Me alertó la menor de mis hijas mientras rodeábamos la estatua en autobús. “En el dedo de Colón han puesto algo.” Como quiera que no acertábamos a identificar el objeto, tecleé en el iPhone ‘Barcelona’ + ‘Colón’ + ‘Activistas’. Y ahí estaba: “Dos escaladores, activistas de la organización Proactiva Open Arms, han colocado este miércoles un chaleco salvavidas gigante en la estatua de Cristóbal Colón en Barcelona, coincidiendo con la llegada al puerto del barco Open Arms con 60 migrantes a bordo”. (Migrantes, sí, como las golondrinas en invierno.) No era la primera vez que miembros de un movimiento social, ONG o similar se encaramaban al monumento para quebrar el skyline de la ciudad con un reclamo reivindicativo. En 1991, dos insumisos al servicio militar obligatorio se encerraron en la cúpula tras inutilizar el ascensor y desplegaron una pancarta, no recuerdo si alusiva a la mili, los objetores presos o la guerra del Golfo, por ahí andaría. Lo que distingue aquella acción de la del pasado 4 de julio es que la segunda fue el colofón a una campaña puesta en marcha por el Ayuntamiento de Barcelona, primer agitador de la ciudad. Ese mismo día, del balcón de su sede, en la plaza de San Jaime, colgaba, además del preceptivo lazo amarillo, una pancarta de bienvenida al barco Open Arms con la inscripción ‘Barcelona, puerto seguro’.

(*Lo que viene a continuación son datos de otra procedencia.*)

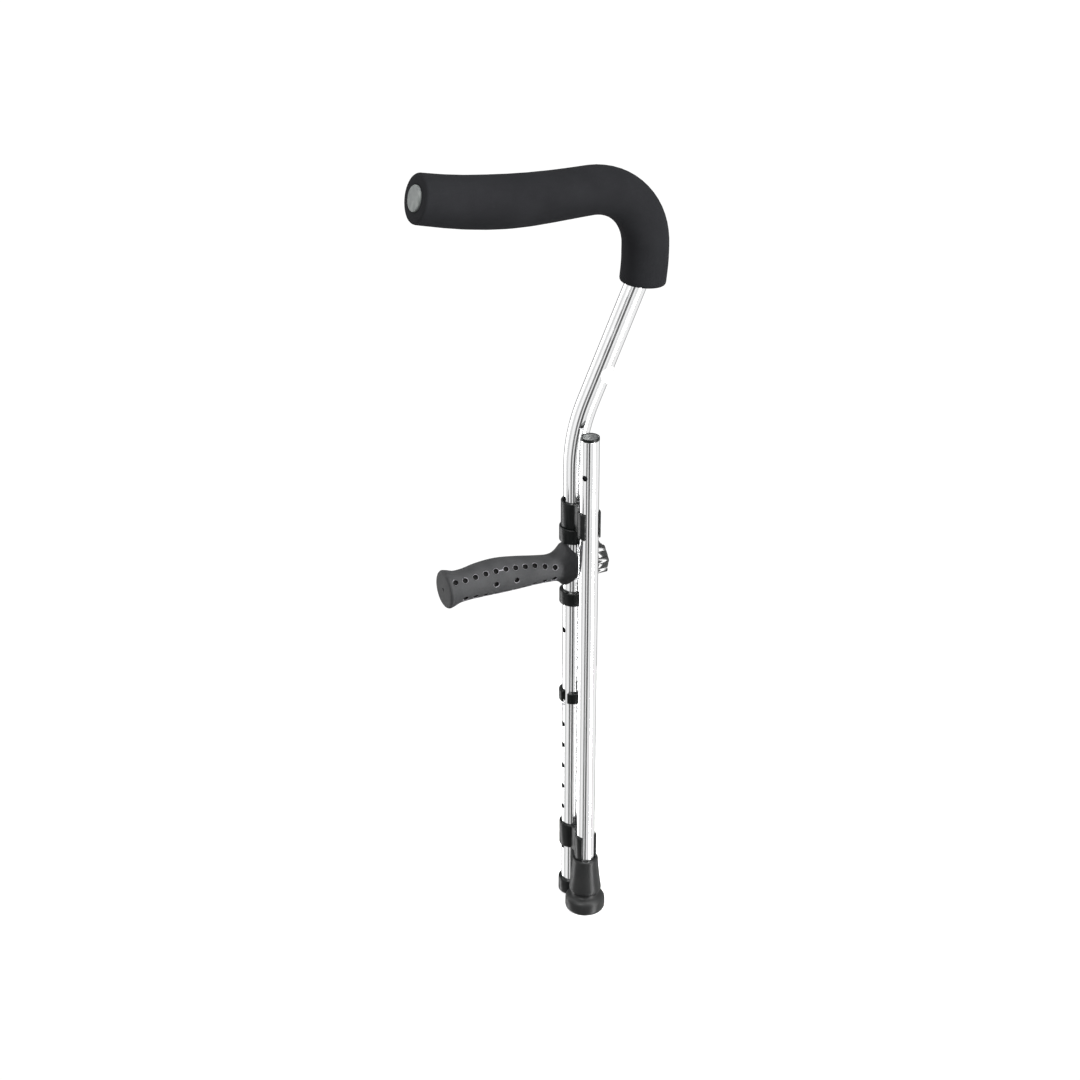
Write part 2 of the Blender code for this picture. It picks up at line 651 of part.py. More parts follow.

El consistorio es hoy un top manta ideológico, y si Manuel Valls aspira finalmente a la alcaldía, el primer punto de su programa debería ser el restablecimiento de la política
Desde que Ada Colau ejerce de alcaldesa, buena parte de las causas que defiende Barcelona en Comú han tenido eco en la fachada del edificio, relegando a lo exiguo el escudo que proyectara Molina i Casamajó, único emblema que debería distinguir a la Casa de la Ciudad. Así, además del lazo amarillo y el ‘safe passage’ (con la aberración que supone situar en idéntico plano a quienes huyen de la guerra y de la miseria y a quienes, como gobernantes de una próspera región de Occidente, se dieron al capricho de violentar la ley y azuzar a una mitad de la población contra la otra); aparte de tan antitéticas proclamas, en fin, hemos visto pancartas con los lemas ‘Llibertat presos polítics’, ‘Més democràcia’ (un modo como otro de insinuar que en España no la hay), el recurrente ‘Welcome Refugees’, una declaración de huelga por el 8-M, el arcoíris LGTBI y un estupefaciente ‘The planet first’, para que los turistas sepan cómo se las gasta la alcaldesa con Trump.
El consistorio es hoy un top manta ideológico, en cabal reflejo del top manta textil que se extiende por el casco antiguo a rebufo de la retórica de integración, sindicación, cooperativismo… En la certeza de que no hay mejor solución para un problema que declararlo irresoluble, Colau y su equipo no plantean otra medida que la invocación de las causas. Así, la proliferación de manteros, lejos de interpelar al Gobierno municipal, constituye una expresión del desequilibrio estructural entre el Norte y el Sur, un asunto, en fin, sobre el que poco o nada podemos hacer, salvo sensibilizar a la población. E idéntico tratamiento merecen el vandalismo ultraizquierdista o las algaradas nacionalistas. ¿Que la muchachada de Arran asalta un autobús turístico, como sucedió no hace mucho? Se trata de “una iniciativa simbólica, una de las tantas que se producen en la ciudad” [el vandalismo como iniciativa que se produce], y que hace necesario impulsar un debate sobre la gentrificación. ¿Que los CDR okupan la antigua cárcel Modelo? Lo que en verdad merece nuestra repulsa es que el Estado español pisotee los derechos y las libertades de los dirigentes independentistas. Entre los efectos más lesivos del trienio populista en Barcelona se halla la supeditación de cualquier posibilidad de progreso a un magma de razones inconsútiles que van de Chomsky a Montalbán, concejales áulicos. Si Manuel Valls aspira finalmente a la alcaldía, el primer punto de su programa ni siquiera ha de ser el restablecimiento del orden. Habrá que ir más allá: habrá que restablecer la política.